Aim: Print again only this span: the line with "function cuttingBlock(centreX, centreZ)", the line with "obj.data.transform(world)", and all lines between them, exactly as given.

──────── Source excerpt

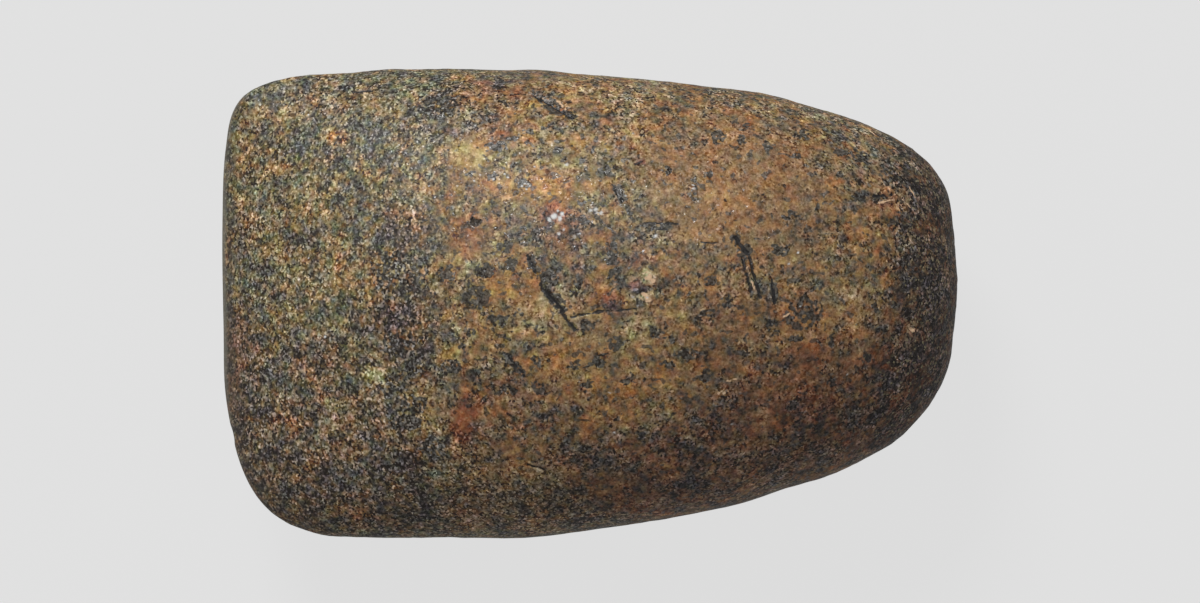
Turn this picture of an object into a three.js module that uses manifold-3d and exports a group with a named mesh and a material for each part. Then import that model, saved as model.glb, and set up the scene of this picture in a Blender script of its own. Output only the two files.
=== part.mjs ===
// Polished stone axe head, ground to shape from one pebble, lying on its underside.
// Millimetres: +X runs from the cutting edge to the butt, +Y across the blade, +Z up.
import * as THREE from 'three';
import { mergeVertices } from 'three/addons/utils/BufferGeometryUtils.js';
import Module from 'manifold-3d';

// Driving dimensions
const length = 85; // cutting edge to butt
const width = 54.3; // side to side at the widest place
const halfThickness = 17.3; // from the edge's own plane to the crown of a face
const crownX = 3; // where the stone is thickest, a little behind its middle

// The outline's four outermost points: both sides, the cutting edge and the butt
const farSideX = -16;
const nearSideX = -18;
const edgeTipY = 4;
const buttTipY = 2;

// How square each quarter of the outline is, along X and across Y: 2 is a plain ellipse
const farButtPowers = [1.8, 4.1];
const farEdgePowers = [4.3, 6];
const nearEdgePowers = [5, 3.1];
const nearButtPowers = [1.9, 3.1];

// How full the thickness stays towards each end, and how bluntly it ends there
const bladeFullness = 2;
const bladeBluntness = 1.15;
const buttFullness = 2.4;
const buttBluntness = 2.2;

// Small flats: one to lie on, and one where hammering has levelled the butt
const underFlatDepth = 0.6;
const buttFlatDepth = 0.1;

// How finely the faceted solid is divided along each side of the starting cube
const divisions = 26;
const outlineSearchSteps = 40;

const stoneColour = 0x6f5f4b;
const stoneRoughness = 0.42;

const halfWidth = width / 2;
const edgeX = -length / 2;
const buttX = length / 2 + buttFlatDepth; // before the butt's flat is cut

// A quarter of the outline is a superelliptic arc round its own inner corner
function quarterArc(cornerX, cornerY, endX, endY, powers) {
  const reachX = Math.abs(endX - cornerX);
  const reachY = Math.abs(endY - cornerY);
  return { x: cornerX, y: cornerY, reachX, reachY, powers };
}

const quarters = {
  farButt: quarterArc(farSideX, buttTipY, buttX, halfWidth, farButtPowers),
  farEdge: quarterArc(farSideX, edgeTipY, edgeX, halfWidth, farEdgePowers),
  nearEdge: quarterArc(nearSideX, edgeTipY, edgeX, -halfWidth, nearEdgePowers),
  nearButt: quarterArc(nearSideX, buttTipY, buttX, -halfWidth, nearButtPowers),
};

function quarterTowards(x, y) {
  if (y >= 0) {
    return x >= 0 ? quarters.farButt : quarters.farEdge;
  }
  return x >= 0 ? quarters.nearButt : quarters.nearEdge;
}

// The outline's point in one direction from its quarter's corner, found by halving
function outlinePoint(directionX, directionY) {
  const quarter = quarterTowards(directionX, directionY);
  const [powerX, powerY] = quarter.powers;
  let inside = 0.5;
  let outside = 1.5;
  for (let step = 0; step < outlineSearchSteps; step += 1) {
    const middle = (inside + outside) / 2;
    const along = Math.abs(middle * directionX) ** powerX;
    const across = Math.abs(middle * directionY) ** powerY;
    if (along + across > 1) {
      outside = middle;
    } else {
      inside = middle;
    }
  }
  return new THREE.Vector2(
    quarter.x + inside * directionX * quarter.reachX,
    quarter.y + inside * directionY * quarter.reachY,
  );
}

// How far the outline stands from the middle line at one X, on the far or the near side
function sideY(x, side) {
  const sideX = side > 0 ? farSideX : nearSideX;
  const quarter = quarterTowards(x - sideX, side);
  const [powerX, powerY] = quarter.powers;
  const share = Math.min(1, Math.abs(x - quarter.x) / quarter.reachX);
  return quarter.y + side * quarter.reachY * (1 - share ** powerX) ** (1 / powerY);
}

// Half the thickness along the crown line, wedge-shaped to the edge and blunt at the butt
function crownHeight(x) {
  const towardsButt = x > crownX;
  const reach = towardsButt ? buttX - crownX : crownX - edgeX;
  const fullness = towardsButt ? buttFullness : bladeFullness;
  const bluntness = towardsButt ? buttBluntness : bladeBluntness;
  const share = Math.min(1, Math.abs(x - crownX) / reach);
  return halfThickness * (1 - share ** fullness) ** (1 / bluntness);
}

// Every section across the stone is an ellipse between its two sides
function faceHeight(x, y) {
  const far = sideY(x, 1);
  const near = sideY(x, -1);
  const halfSpan = (far - near) / 2;
  if (halfSpan === 0) {
    return 0;
  }
  const share = Math.min(1, Math.abs(y - (far + near) / 2) / halfSpan);
  return crownHeight(x) * Math.sqrt(1 - share * share);
}

// A finely divided cube, rounded to a ball and then drawn out to the axe's outline and faces
function roundedStone() {
  const cube = new THREE.BoxGeometry(2, 2, 2, divisions, divisions, divisions);
  cube.deleteAttribute('normal');
  cube.deleteAttribute('uv');
  const stone = mergeVertices(cube);
  const places = stone.attributes.position;
  const middle = new THREE.Vector2(crownX, (edgeTipY + buttTipY) / 2);
  const direction = new THREE.Vector3();
  for (let i = 0; i < places.count; i += 1) {
    direction.fromBufferAttribute(places, i).normalize();
    const spread = Math.hypot(direction.x, direction.y);
    const plan = middle.clone();
    if (spread > 0) {
      const rim = outlinePoint(direction.x / spread, direction.y / spread);
      plan.lerp(rim, spread);
    }
    const height = Math.sign(direction.z) * faceHeight(plan.x, plan.y);
    places.setXYZ(i, plan.x, plan.y, height);
  }
  return stone;
}

// Booleans, for the two flats
const wasm = await Module();
wasm.setup();

function solidFrom(geometry) {
  return new wasm.Manifold(new wasm.Mesh({
    numProp: 3,
    vertProperties: new Float32Array(geometry.attributes.position.array),
    triVerts: new Uint32Array(geometry.index.array),
  }));
}

function geometryFrom(solid) {
  const mesh = solid.getMesh();
  const geometry = new THREE.BufferGeometry();
  geometry.setAttribute('position', new THREE.BufferAttribute(mesh.vertProperties, 3));
  geometry.setIndex(new THREE.BufferAttribute(mesh.triVerts, 1));
  geometry.computeVertexNormals();
  return geometry;
}

function cuttingBlock(centreX, centreZ) {
  const block = new THREE.BoxGeometry(length * 2, length * 2, length * 2);
  block.translate(centreX, 0, centreZ);
  block.deleteAttribute('normal');
  block.deleteAttribute('uv');
  return solidFrom(mergeVertices(block));
}

function makeAxeHead() {
  const underside = halfThickness - underFlatDepth; // the flat's depth below the edge
  const solid = solidFrom(roundedStone())
    .subtract(cuttingBlock(0, -underside - length))
    .subtract(cuttingBlock(length / 2 + length, 0));
  const geometry = geometryFrom(solid);
  geometry.translate(0, 0, underside);
  const material = new THREE.MeshStandardMaterial({
    color: stoneColour,
    roughness: stoneRoughness,
    metalness: 0,
  });
  const axeHead = new THREE.Mesh(geometry, material);
  axeHead.name = 'axe_head';
  return axeHead;
}

const group = new THREE.Group();
group.add(makeAxeHead());

export default group;
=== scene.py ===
import math
import bmesh
import bpy
import numpy as np
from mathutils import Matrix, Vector, noise


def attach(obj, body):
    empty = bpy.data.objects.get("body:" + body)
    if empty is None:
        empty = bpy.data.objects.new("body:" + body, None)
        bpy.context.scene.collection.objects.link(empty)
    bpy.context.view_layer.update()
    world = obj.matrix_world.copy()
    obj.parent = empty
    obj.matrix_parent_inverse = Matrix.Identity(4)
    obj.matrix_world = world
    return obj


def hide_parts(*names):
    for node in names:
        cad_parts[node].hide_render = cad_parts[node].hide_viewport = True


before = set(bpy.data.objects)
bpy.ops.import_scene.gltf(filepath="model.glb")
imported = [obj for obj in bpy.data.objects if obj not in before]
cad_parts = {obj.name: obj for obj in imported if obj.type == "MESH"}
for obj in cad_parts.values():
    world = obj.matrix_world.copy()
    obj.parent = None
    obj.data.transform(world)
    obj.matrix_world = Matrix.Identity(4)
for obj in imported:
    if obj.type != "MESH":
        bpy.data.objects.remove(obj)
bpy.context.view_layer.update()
mm = 0.001  # the scene is in metres, sizes on the stone are given in millimetres


# Small wiring helpers for the materials

def put(tree, kind, inputs=None, **settings):
    # a new node, its inputs linked or set
    made = tree.nodes.new(kind)
    for name, value in settings.items():
        setattr(made, name, value)
    for name, value in (inputs or {}).items():
        if isinstance(value, bpy.types.NodeSocket):
            tree.links.new(value, made.inputs[name])
        else:
            made.inputs[name].default_value = value
    return made


def calc(tree, operation, first, second=0.0, clamp=False):
    made = put(tree, "ShaderNodeMath", {0: first, 1: second}, operation=operation, use_clamp=clamp)
    return made.outputs[0]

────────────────

Written reply:
function cuttingBlock(centreX, centreZ) {
  const block = new THREE.BoxGeometry(length * 2, length * 2, length * 2);
  block.translate(centreX, 0, centreZ);
  block.deleteAttribute('normal');
  block.deleteAttribute('uv');
  return solidFrom(mergeVertices(block));
}

function makeAxeHead() {
  const underside = halfThickness - underFlatDepth; // the flat's depth below the edge
  const solid = solidFrom(roundedStone())
    .subtract(cuttingBlock(0, -underside - length))
    .subtract(cuttingBlock(length / 2 + length, 0));
  const geometry = geometryFrom(solid);
  geometry.translate(0, 0, underside);
  const material = new THREE.MeshStandardMaterial({
    color: stoneColour,
    roughness: stoneRoughness,
    metalness: 0,
  });
  const axeHead = new THREE.Mesh(geometry, material);
  axeHead.name = 'axe_head';
  return axeHead;
}

const group = new THREE.Group();
group.add(makeAxeHead());

export default group;
=== scene.py ===
import math
import bmesh
import bpy
import numpy as np
from mathutils import Matrix, Vector, noise


def attach(obj, body):
    empty = bpy.data.objects.get("body:" + body)
    if empty is None:
        empty = bpy.data.objects.new("body:" + body, None)
        bpy.context.scene.collection.objects.link(empty)
    bpy.context.view_layer.update()
    world = obj.matrix_world.copy()
    obj.parent = empty
    obj.matrix_parent_inverse = Matrix.Identity(4)
    obj.matrix_world = world
    return obj


def hide_parts(*names):
    for node in names:
        cad_parts[node].hide_render = cad_parts[node].hide_viewport = True


before = set(bpy.data.objects)
bpy.ops.import_scene.gltf(filepath="model.glb")
imported = [obj for obj in bpy.data.objects if obj not in before]
cad_parts = {obj.name: obj for obj in imported if obj.type == "MESH"}
for obj in cad_parts.values():
    world = obj.matrix_world.copy()
    obj.parent = None
    obj.data.transform(world)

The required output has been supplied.